怒る、悲しむ、クヨクヨ悩む…否定的な感情に浸ると、まず最初に消えていくのが感謝の気持ちでもある。
これはいけない。心配事が一気に増えてしまうのである。
そんな事態を防ぐためには、日ごろから意識して「ありがとう」という感謝の言葉をたくさん使う、それがいちばんだと私は思う。
家族も含めて、人と交流しない日は一日だってないはず。感謝するシーンは、日常生活のそこらじゅうにあるのだ。
「物を取ってくれて、ありがとう」
「商品を売ってくれて、ありがとう」
「道をあけてくれて、ありがとう」
「誘ってくれて、ありがとう」
「教えてくれて、ありがとう」
「待ってくれてありがとう」
ほんのささやかな親切にも、言葉を出してちゃんと「ありがとう」を言うと、相手も嬉しいし、自分も幸せな気持ちになるものだ。
さらにムカツクようなことだって、感謝の対象になりうる。
たとえば、渋滞の道路でほかの車に割り込まれた、「そんなに急がなくちゃいけないなんてお気の毒だ。ゆっくり走れる自分は幸せだと再認識できた。ありがとう」。
誰かから叱責を受けたら、自分に非はないとしても、「反省材料をもらえた。
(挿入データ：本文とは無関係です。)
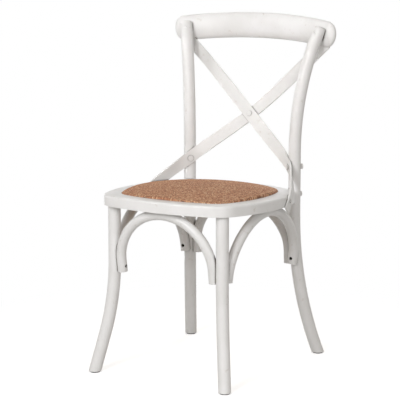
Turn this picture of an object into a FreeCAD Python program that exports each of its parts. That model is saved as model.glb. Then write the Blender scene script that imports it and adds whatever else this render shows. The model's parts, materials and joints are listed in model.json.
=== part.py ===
import FreeCAD, Part
import os
import math
import Sketcher

# White cross back dining chair, millimetres, +Z up, the front of the seat faces -Y.
# "left" and "right" are the -X and +X sides, as seen by somebody standing in front of the chair.

os.makedirs("parts", exist_ok=True)
doc = FreeCAD.newDocument("CrossBackChair")
V = FreeCAD.Vector

# Sizes: every cell is a plain number in millimetres or degrees

SIZES = [
    # seat ring, plan measured from the seat centre
    ("seat_front_reach", 255.3), ("seat_rear_reach", 195.4), ("seat_half_width", 216.9),
    ("front_arc", 485.6), ("rear_arc", 314), ("side_arc", 446), ("widest_line", -41),
    ("front_corner", 72), ("rear_corner", 75),
    ("ring_thickness", 27.7), ("ring_height", 425.5), ("seat_slope", 1.66),
    ("ring_band", 40.4), ("ledge_width", 10), ("ledge_thickness", 12), ("ring_round", 6),
    # upholstered panel, its corners measured out at the ring's own outline
    ("panel_front_corner", 100), ("panel_rear_corner", 118),
    ("board_thickness", 9), ("weave_thickness", 2.4), ("crown", 23.4), ("crown_sphere", 1025),
    ("seat_gap", 0.3),
    # legs and posts
    ("leg_radius", 16), ("front_leg_inset", 33), ("front_leg_angle", 20.65),
    ("front_bend_top", 290), ("front_bend_bottom", 98), ("front_bend_angle", 16.4),
    ("front_splay_heading", 52.3), ("tenon_radius", 11), ("tenon_length", 18),
    ("post_radius", 16), ("post_angle", 29.3), ("post_housing", 2),
    ("post_bend_low", 385), ("post_bend_high", 545), ("foot_splay", 78.4), ("foot_heading", 59.5),
    ("post_top_rise", 4.3), ("top_splay", 66.3), ("top_heading", 49.1), ("post_end_round", 3),
    ("glide_thickness", 3), ("glide_radius", 13),
    # top rail
    ("rail_arc", 634), ("rail_tilt", 20), ("rail_height", 860.7), ("rail_half_height", 33.7),
    ("rail_half_depth", 14.4), ("rail_half_length", 245.3), ("rail_cap", 28), ("rail_let_in", 4),
    ("rail_joint_drop", 10.7),
    # bentwood braces
    ("brace_radius", 12.5), ("brace_let_in", 4), ("brace_housing", 3),
    ("front_drop", 164), ("side_drop", 168), ("rear_drop", 176.5),
    ("front_fullness", 0.8), ("side_fullness", 0.8), ("rear_fullness", 0.8),
    ("front_stand", 34.5), ("side_stand", 14.2), ("rear_stand", 35),
    ("front_tilt", 8.5), ("side_tilt", 6.5), ("rear_tilt", 3.5), ("brace_screw_rise", 15),
    # flat steel cross strips
    ("strip_width", 31.3), ("strip_thickness", 4.4), ("strip_gap", 0.35), ("strip_let_in", 0.8),
    ("strip_top_reach", 213), ("strip_top_drop", 36), ("strip_upper_reach", 145.5),
    ("strip_upper_ahead", 35), ("strip_upper_drop", 98.5), ("strip_cross_ahead", 57.7),
    ("strip_cross_drop", 231.1), ("strip_lower_reach", 97), ("strip_lower_ahead", 90.8),
    ("strip_lower_drop", 307.3), ("strip_post_rise", 84.2), ("strip_wrap_angle", 37.4),
    ("strip_turn_out", 22.1), ("strip_turn_ahead", 53.6), ("strip_turn_rise", 50.2),
    ("strip_side_line", 46.5), ("strip_side_rise", 2.7), ("strip_end_line", 32.5),
    ("strip_end_drop", 10.8), ("strip_top_lean", 0), ("strip_upper_lean", 0),
    ("strip_lower_lean", -18.3), ("strip_post_lean", 1), ("strip_turn_lean", 12.6),
    # fasteners
    ("screw_radius", 2), ("screw_head_radius", 4.2), ("screw_head_height", 2.6),
    ("seat_screw_offset", 70), ("bolt_radius", 3), ("bolt_head_radius", 7), ("bolt_head_height", 4),
    ("rivet_radius", 3), ("rivet_head_radius", 6.5), ("rivet_head_height", 2.6),
    ("brace_screw_length", 24), ("brace_recess_radius", 4.6), ("brace_recess_depth", 7),
    ("plug_radius", 6), ("plug_thickness", 3), ("rail_screw_length", 38), ("brace_top_length", 25),
    ("nail_radius", 1.2), ("nail_length", 16), ("strip_bolt_drop", 3), ("strip_screw_length", 22),
    ("strip_screw_line", 54.5), ("strip_screw_rise", 10.5),
    ("bolt_let_in", 1.4), ("bolt_past_nut", 2), ("nut_height", 7), ("ring_bolt_bite", 26), ("plug_proud", 0.6),
]

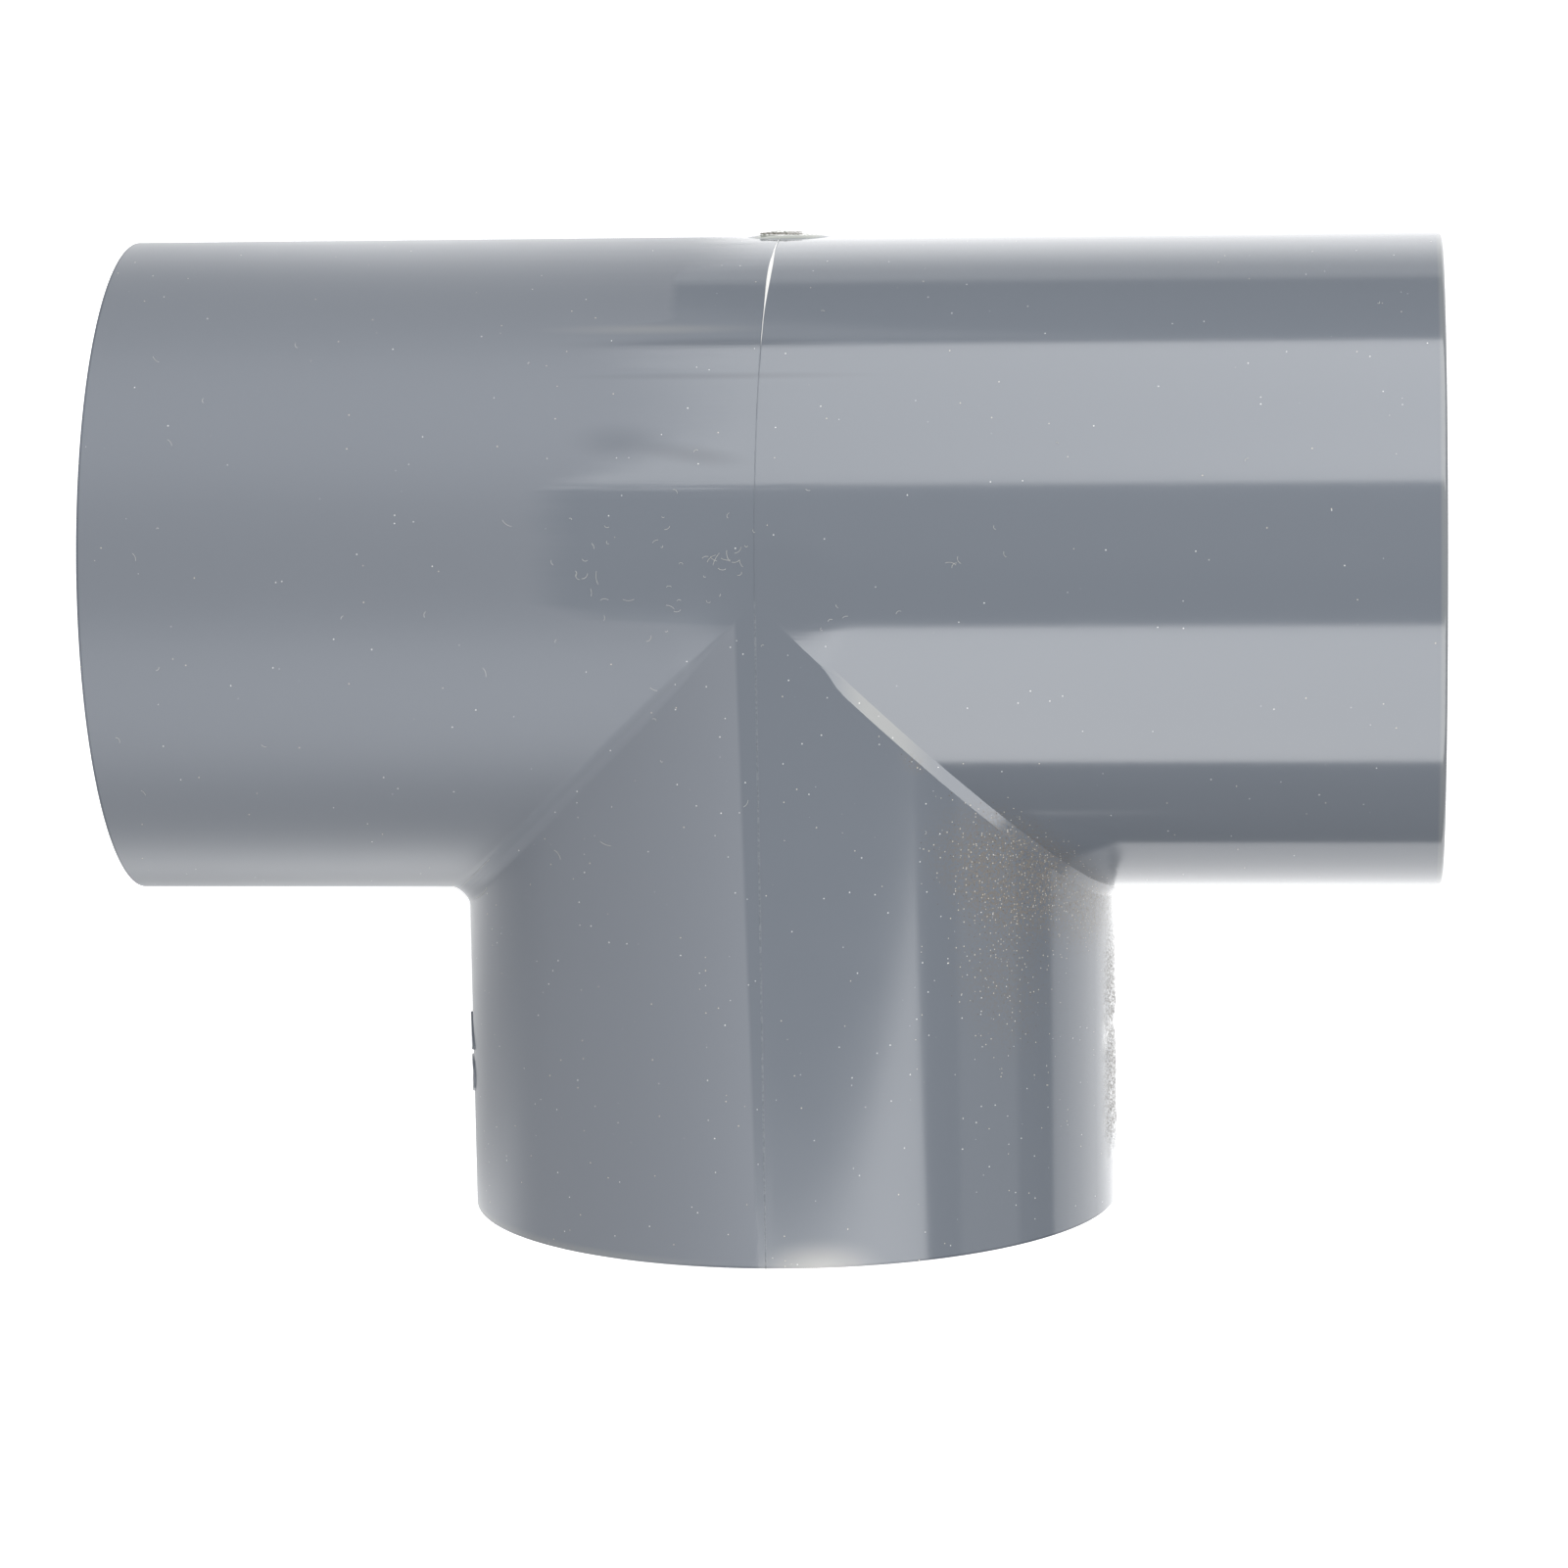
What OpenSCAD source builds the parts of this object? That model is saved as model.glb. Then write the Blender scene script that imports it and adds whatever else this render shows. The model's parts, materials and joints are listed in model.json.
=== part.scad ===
// Equal 90 degree pipe tee, injection moulded in PVC-U, with three plain sockets
// for solvent cement. It lies flat: the run along X, the branch towards -Y,
// and the origin under the middle of its outline, on the surface it rests on.

/* [Pipe and sockets] */
// Outside diameter of the pipe that the sockets take
pipe_d = 40; // [32:1:50]
// How much wider than the pipe a socket is, for the cement
socket_clearance = 0.2; // [0.1:0.05:0.6]
// Depth of a socket, from its mouth to the pipe stop
socket_depth = 26; // [18:1:36]
// Wall round a socket
socket_wall = 4.4; // [3:0.1:7]
// Height of the shoulder that the pipe stops against
stop_step = 2.1; // [1.2:0.1:3.5]

/* [Body] */
// Distance of the run's pipe stops beyond the pipe's radius, from the branch axis
run_land = 3.1; // [2:0.1:8]
// Distance of the branch's pipe stop beyond the pipe's radius, from the run axis
branch_land = 2.7; // [2:0.1:8]
// Width of the bevel where the run meets the branch, on its left side
left_crotch_bevel = 1.1; // [0.5:0.1:2]
// Width of the bevel where the run meets the branch, on its right side
right_crotch_bevel = 0.7; // [0.5:0.1:2]

/* [Edges] */
// Lead-in chamfer inside each mouth
mouth_chamfer = 1.2; // [0.4:0.1:2]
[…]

叱ってくれてありがとう」
体調を崩して寝込んでしまったら、自分の体に対して、「休もうよ、とサインを出してくれてありがとう」
ふつうならイヤな思いをすることも、自分にとって何らかのメリットがあるはず。
それを探し出して、こんなふうに胸の内で「ありがとう」とつぶやくのだ。
「ありがとう」の一言は、嬉しいことも不快なことも、すべてふんわりと包み込む温かさがある。私も「ありがとう」の気持ちを忘れないことを一つのモットーとしているが、毎日をじつに心穏やかに過ごすことができる。
▽どんなことにも、「この一言」を添えてみる
また、「嬉しい」という言葉もたくさん使うといい。私の知り合いも、「何かにつけて『嬉しい』と言う女性がいて、なかなかいいものだと思っている」などと感想を漏らしていた。
彼女は、「嬉しい」と言いながら、自己主張をしたり、相手の不安を和らげたりするのがお上手だそうだ。
打ち合わせの日時を相談していて「来週水曜日あたりはどう? 僕は時間がとれるんだけど」と言うと、「嬉しい。夕方にしてくれると、もっと嬉しい」。
「今日はイタメシでも食おうか」と誘うと、「嬉しい。でも、中華も嬉しい」。
「資料を用意したんだけど、コピー機の調子が悪くて、見えにくいんだよね」と申し訳なく思いつつ言い訳すると、「嬉しい。見えにくいコピーが欲しかったのよ。イヤでも一生懸命に読むから」。
「急な用事がはいって、約束をドタキャンしなきゃならない。ごめん」と謝ると、
「楽しみが先延ばしされる部分では嬉しいかな。いつに延期するか、いま決めてくれると嬉しいんだけどどな」。
といった具合。ここまでのレベルに達すると、何があっても「嬉しい」と感じられる自分になれるので、心配事さえも「嬉しい」と受け容れられそうである。
ここまで読まれていかがだろうか。私でもいまだに心配事は尽きない。それでいいのである。だからといって、しかめつらをしているわけではない。ニコニコすることを心がけている。「先生の笑顔を見ると元気が出る」と言ってくれる人もいる。そう言ってくれると私も嬉しい。
心配事とは一生のつき合い、。どうせなら、「心配事をありがとう。生きるエネルギーが倍増する。嬉しい」という気持ちで向き合いたい。
「心配事を味方につけること」、それがいい面を発揮しつつ、心配性の性格を変える極意なのである。